-- Dataset extract --
__________________________________________________

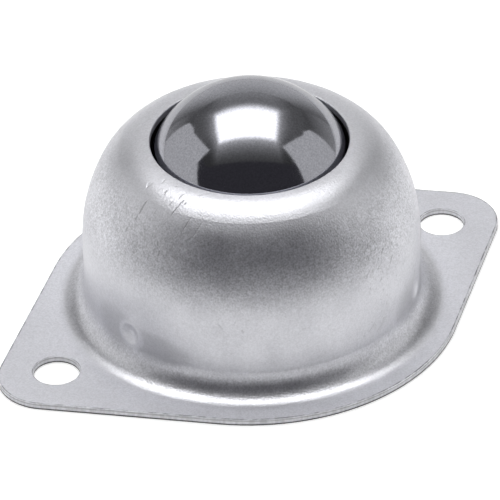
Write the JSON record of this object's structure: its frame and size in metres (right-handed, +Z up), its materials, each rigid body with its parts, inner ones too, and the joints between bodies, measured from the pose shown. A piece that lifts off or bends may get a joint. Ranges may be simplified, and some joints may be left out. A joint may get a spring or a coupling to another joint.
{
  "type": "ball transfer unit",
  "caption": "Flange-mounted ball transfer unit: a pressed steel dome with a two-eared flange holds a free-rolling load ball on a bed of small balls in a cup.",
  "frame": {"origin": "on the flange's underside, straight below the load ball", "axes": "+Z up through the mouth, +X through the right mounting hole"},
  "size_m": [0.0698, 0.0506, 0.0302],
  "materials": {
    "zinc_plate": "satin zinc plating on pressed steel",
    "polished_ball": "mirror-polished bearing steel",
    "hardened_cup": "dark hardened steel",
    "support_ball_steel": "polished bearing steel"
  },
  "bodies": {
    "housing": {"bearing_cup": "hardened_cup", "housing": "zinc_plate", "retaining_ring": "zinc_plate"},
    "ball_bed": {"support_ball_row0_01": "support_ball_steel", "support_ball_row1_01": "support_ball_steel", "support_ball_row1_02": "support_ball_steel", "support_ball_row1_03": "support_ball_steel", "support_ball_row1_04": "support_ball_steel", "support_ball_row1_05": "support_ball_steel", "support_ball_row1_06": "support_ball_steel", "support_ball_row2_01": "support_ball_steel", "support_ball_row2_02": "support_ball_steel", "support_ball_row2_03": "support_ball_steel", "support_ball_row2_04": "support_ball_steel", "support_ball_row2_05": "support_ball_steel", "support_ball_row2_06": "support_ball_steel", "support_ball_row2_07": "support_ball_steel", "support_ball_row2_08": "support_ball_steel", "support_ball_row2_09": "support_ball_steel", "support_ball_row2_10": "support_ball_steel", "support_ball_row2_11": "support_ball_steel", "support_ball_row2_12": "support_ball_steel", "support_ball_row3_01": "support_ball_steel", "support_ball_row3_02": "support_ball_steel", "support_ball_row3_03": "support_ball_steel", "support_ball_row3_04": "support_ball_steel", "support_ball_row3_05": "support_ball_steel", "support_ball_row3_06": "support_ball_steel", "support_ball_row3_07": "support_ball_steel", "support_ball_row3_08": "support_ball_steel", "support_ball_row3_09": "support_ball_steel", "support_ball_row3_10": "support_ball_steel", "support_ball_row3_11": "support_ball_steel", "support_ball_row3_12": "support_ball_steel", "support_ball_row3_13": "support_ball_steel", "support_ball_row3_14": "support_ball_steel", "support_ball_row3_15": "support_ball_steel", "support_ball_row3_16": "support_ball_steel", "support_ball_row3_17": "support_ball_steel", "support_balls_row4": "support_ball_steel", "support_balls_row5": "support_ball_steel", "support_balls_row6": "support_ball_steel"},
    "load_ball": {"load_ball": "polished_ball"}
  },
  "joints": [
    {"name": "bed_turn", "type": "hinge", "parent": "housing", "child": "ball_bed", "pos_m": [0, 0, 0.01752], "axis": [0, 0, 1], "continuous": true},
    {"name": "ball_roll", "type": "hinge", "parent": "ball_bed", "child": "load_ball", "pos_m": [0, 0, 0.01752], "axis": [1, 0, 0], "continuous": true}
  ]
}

__________________________________________________

Extract the full listing above without alteration.

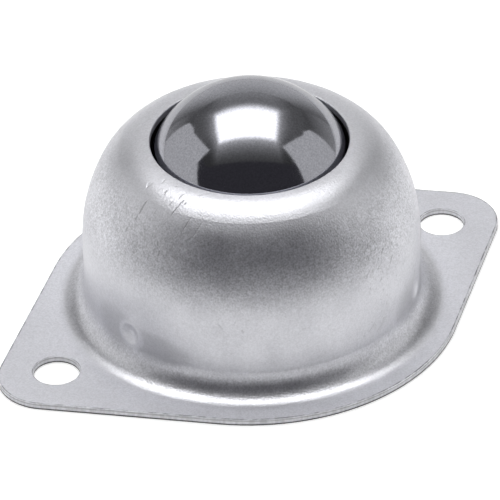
Write the JSON record of this object's structure: its frame and size in metres (right-handed, +Z up), its materials, each rigid body with its parts, inner ones too, and the joints between bodies, measured from the pose shown. A piece that lifts off or bends may get a joint. Ranges may be simplified, and some joints may be left out. A joint may get a spring or a coupling to another joint.
{
  "type": "ball transfer unit",
  "caption": "Flange-mounted ball transfer unit: a pressed steel dome with a two-eared flange holds a free-rolling load ball on a bed of small balls in a cup.",
  "frame": {"origin": "on the flange's underside, straight below the load ball", "axes": "+Z up through the mouth, +X through the right mounting hole"},
  "size_m": [0.0698, 0.0506, 0.0302],
  "materials": {
    "zinc_plate": "satin zinc plating on pressed steel",
    "polished_ball": "mirror-polished bearing steel",
    "hardened_cup": "dark hardened steel",
    "support_ball_steel": "polished bearing steel"
  },
  "bodies": {
    "housing": {"bearing_cup": "hardened_cup", "housing": "zinc_plate", "retaining_ring": "zinc_plate"},
    "ball_bed": {"support_ball_row0_01": "support_ball_steel", "support_ball_row1_01": "support_ball_steel", "support_ball_row1_02": "support_ball_steel", "support_ball_row1_03": "support_ball_steel", "support_ball_row1_04": "support_ball_steel", "support_ball_row1_05": "support_ball_steel", "support_ball_row1_06": "support_ball_steel", "support_ball_row2_01": "support_ball_steel", "support_ball_row2_02": "support_ball_steel", "support_ball_row2_03": "support_ball_steel", "support_ball_row2_04": "support_ball_steel", "support_ball_row2_05": "support_ball_steel", "support_ball_row2_06": "support_ball_steel", "support_ball_row2_07": "support_ball_steel", "support_ball_row2_08": "support_ball_steel", "support_ball_row2_09": "support_ball_steel", "support_ball_row2_10": "support_ball_steel", "support_ball_row2_11": "support_ball_steel", "support_ball_row2_12": "support_ball_steel", "support_ball_row3_01": "support_ball_steel", "support_ball_row3_02": "support_ball_steel", "support_ball_row3_03": "support_ball_steel", "support_ball_row3_04": "support_ball_steel", "support_ball_row3_05": "support_ball_steel", "support_ball_row3_06": "support_ball_steel", "support_ball_row3_07": "support_ball_steel", "support_ball_row3_08": "support_ball_steel", "support_ball_row3_09": "support_ball_steel", "support_ball_row3_10": "support_ball_steel", "support_ball_row3_11": "support_ball_steel", "support_ball_row3_12": "support_ball_steel", "support_ball_row3_13": "support_ball_steel", "support_ball_row3_14": "support_ball_steel", "support_ball_row3_15": "support_ball_steel", "support_ball_row3_16": "support_ball_steel", "support_ball_row3_17": "support_ball_steel", "support_balls_row4": "support_ball_steel", "support_balls_row5": "support_ball_steel", "support_balls_row6": "support_ball_steel"},
    "load_ball": {"load_ball": "polished_ball"}
  },
  "joints": [
    {"name": "bed_turn", "type": "hinge", "parent": "housing", "child": "ball_bed", "pos_m": [0, 0, 0.01752], "axis": [0, 0, 1], "continuous": true},
    {"name": "ball_roll", "type": "hinge", "parent": "ball_bed", "child": "load_ball", "pos_m": [0, 0, 0.01752], "axis": [1, 0, 0], "continuous": true}
  ]
}